The sphere grid does make me wonder how you can make character growth an interact-able space. Cause I guess the intention was to forgo something simple like JUST CLICK ON THE STAT YOU WANT TO UPGRADE in something favor of exploring the inner development of a character and having interesting overlap, sorta like Terranigma's weird menu. But the issue is that there's just too much noise for 1 single stat boost, but if you have too few things the space moving feels a bit meaningless. FF12's board system cuts down on a lot of the tedium, but then it just feels like an interface. Speaking of which, FF12 would make for a good switch bus game...
Yeah, I think one middle ground would be to have Roles/Jobs that you could level up. Level up the Blitzball Ace job and you'd go down Tidus' path, Black Mage for Lulu, Racist for Wakka, Summoner for Yuna, Guardian for Auron, etc. . Or even condense the sphere grid so instead of lots of tiny +1 stats just make it a cluster. Advance to next node and get HP+200, STR+3, Accuracy+2, DEF+1. Make each step more costly but worth more instead of tiny upgrades over the course of a dungeon.
I'm thinking, holy crap, Toby Fox is insane.
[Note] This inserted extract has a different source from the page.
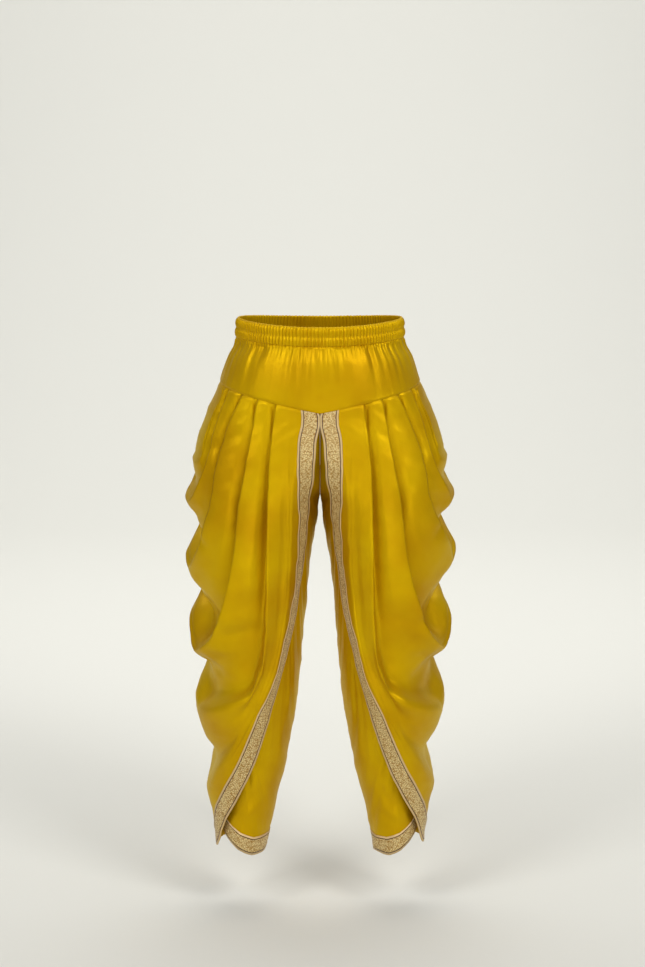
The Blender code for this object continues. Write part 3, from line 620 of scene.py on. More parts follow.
def under_deg(place, top_share, z):
    """The angle, at height z, of a line down the plain panel. Its place is 0 at the free edge, CENTRE_PLACE
    where it starts at the centre front and 1 at the back seam. It leaves the straight way down from its
    start as top_share falls from 1, to share the leg's front evenly with the other lines."""
    edge = under_edge_deg(z)
    back = BACK_SEAM_DEG - 360
    along = (place - CENTRE_PLACE) / (1 - CENTRE_PLACE)
    start = back * along if along > 0 else edge * (1 - place / CENTRE_PLACE)
    crotch_place = CENTRE_PLACE + 90 / -back * (1 - CENTRE_PLACE)
    even = edge - (edge + 90) * place / crotch_place if place < crotch_place else start
    return start * top_share + even * (1 - top_share)


def under_sheet(seam):
    """A leg's plain panel, from its back seam, which is given, round the inside to its free edge: its
    points, and the way that each of them faces."""
    back = BACK_SEAM_DEG - 360
    top, bottom = seam[0, 2], seam[-1, 2]
    top_share = 1 - np.clip((top - seam[:, 2]) / (top - LEVEL_Z), 0, 1)
    low_share = np.clip((HEM_SHAPED_Z - seam[:, 2]) / (HEM_SHAPED_Z - bottom), 0, 1)
    top_front = seam_deg(fold_seam("border_top") + UNDERLAP)
    front_places = np.linspace(0, CENTRE_PLACE, UNDER_FRONT_COLUMNS)
    side_places = np.linspace(CENTRE_PLACE, 1, UNDER_SIDE_COLUMNS)[1:-1]
    columns = [(np.full_like(top_share, back), seam[:, 2])]
    for place in [*front_places, *side_places][::-1]:
        to_edge = 1 - place / CENTRE_PLACE
        along = (place - CENTRE_PLACE) / (1 - CENTRE_PLACE)
        if along > 0:
            start, end = float(crotch_z(back * along)), under_hem_z(back * along, bottom)
        else:
            start = float(yoke_seam_z(top_front * to_edge)) - SEAM_GAP
            end = under_hem_z(HEM_SIDE_DEG * to_edge, bottom)
        z = seam[:, 2] + (start - top) * top_share + (end - bottom) * low_share
        columns.append((under_deg(place, top_share, z), z))
    deg, z = (np.stack(values, axis=1) for values in zip(*columns))
    grid, facing = leg_point(deg, z), (leg_point(deg, z, MM) - leg_point(deg, z)) / MM
    aside = leg_point(back, seam[:, 2]) - leg_point(back - 1, seam[:, 2])
    aside /= np.linalg.norm(aside, axis=1, keepdims=True)
    grid[:, 0] = seam + aside * SEAM_GAP
    grid[..., 0] = np.maximum(grid[..., 0], SEAM_GAP / 2)
    return grid, facing


def band_rise(turn):
    """The waist is a little higher at the sides than at the front and back."""
    return BAND_SIDE_RISE * np.sin(np.radians(turn)) ** 2


def around(turn, z, out):
    """Points of the hips all round: 0 degrees is the centre front and 90 the left side, at +X."""
    point = hull_point(np.abs(turn), z, out)
    point[..., 0] *= np.where(np.asarray(turn) < 0, -1, 1)
    return point


def crease_height(grid, facing, panel, leg):
    """How far the creases raise each point of a sheet."""
    height = np.zeros(grid.shape[:2])
    for crease in CREASES:
        if crease.panel != panel or crease.leg not in ("both", leg):
            continue
        axes = [1, 2] if crease.view == "outer" else [0, 2]
        flat = grid[..., axes] * ([-1, 1] if crease.view == "outer" else [1, 1])
        start, end = np.array(crease[3:5]) * MM, np.array(crease[5:7]) * MM
        across = np.array([start[1] - end[1], end[0] - start[0]]) / np.linalg.norm(end - start)
        away, place = np.full(height.shape, np.inf), np.zeros(height.shape)
        for t in np.linspace(0, 1, 33):
            point = start + (end - start) * t + across * crease.bow * MM * 4 * t * (1 - t)
            gap = np.linalg.norm(flat - point, axis=-1)
            place = np.where(gap < away, t, place)
            away = np.minimum(gap, away)
        seen = {"front": -facing[..., 1], "back": facing[..., 1], "outer": facing[..., 0]}[crease.view]
        taper = np.sin(np.pi * np.clip(place, 0.02, 0.98)) ** 0.8
        height += crease.depth * MM * np.exp(-((away / (crease.width * MM)) ** 2)) * taper * ease(seen / 0.35)
    return height


def wavy(across, along, across_size, along_size, seed):
    """Soft irregular waves, from -1 to 1, of that size across and along the cloth."""
    spots = zip((across / across_size).flat, (along / along_size).flat)
    return np.array([noise.noise(Vector((u, v, seed))) for u, v in spots]).reshape(across.shape) * 1.6


def hang(grid, cloth, panel, leg, starts=None):
    """Gives a panel its creases, waves and pleat edges, and turns its sewn sides in."""
    facing = facings(grid, 2)
    along, down = arc_lengths(grid, 1), arc_lengths(grid, 0)
    away = {"left": along, "right": along[:, -1:] - along, "top": down}
    nearest = np.minimum.reduce([away[name] for name in SEWN[panel]])
    seed = {"left": 3.1, "right": 11.7}[leg] + {"drape": 0, "under": 40}[panel]
    height = cloth.unevenness * wavy(down, along, 0.034, 0.21, seed)
    height += 0.5 * cloth.unevenness * wavy(down, along, 0.017, 0.09, seed + 5)
    height += cloth.crumple * wavy(down, along, 0.011, 0.016, seed + 9)
    height += crease_height(grid, facing, panel, leg)
    height *= ease(nearest / 0.03)
    for name in PLEATS if starts else ():
        past = down - down[starts[name]]
        crisp = PLEATS[name] + (1 - PLEATS[name]) * ease(1 - np.minimum(away["left"], away["right"]) / 0.42)
        crisp *= ease(nearest / 0.012)
        height += cloth.pleat_edge * np.exp(-((past / PLEAT_WIDTH) ** 2)) * crisp
        hollow = np.exp(-(((past + HOLLOW_PLACE) / HOLLOW_WIDTH) ** 2))
        height -= HOLLOW_DEPTH_SHARE * cloth.pleat_edge * hollow * crisp
    height -= cloth.seam_roll * np.exp(-((nearest / ROLL_WIDTH) ** 2))
    moved = grid + facing * height[..., None]
    if panel == "under":
        moved[..., 0] += (grid - moved)[..., 0] * ease(1 - down / 0.03)
    return moved, facing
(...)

This week I was working on some way to have a boss-only (but not true pacifist) run.

I did a sort of offering items instead of the choice based interface, and it was with 40 or so types of monster group. That took almost a week of solid work, except for one day when I had to go somewhere. I had to add code like 300 times to monster parties, then I had to make a big common event with 40 groups and about anywhere from 1-12 items for each, and then redo a couple times because testing didn't work.

Meanwhile, he did individual codes for each enemy, and codes for how enemies interact together (like how making a joke helps spare Jerry, and can only be done with a certain party).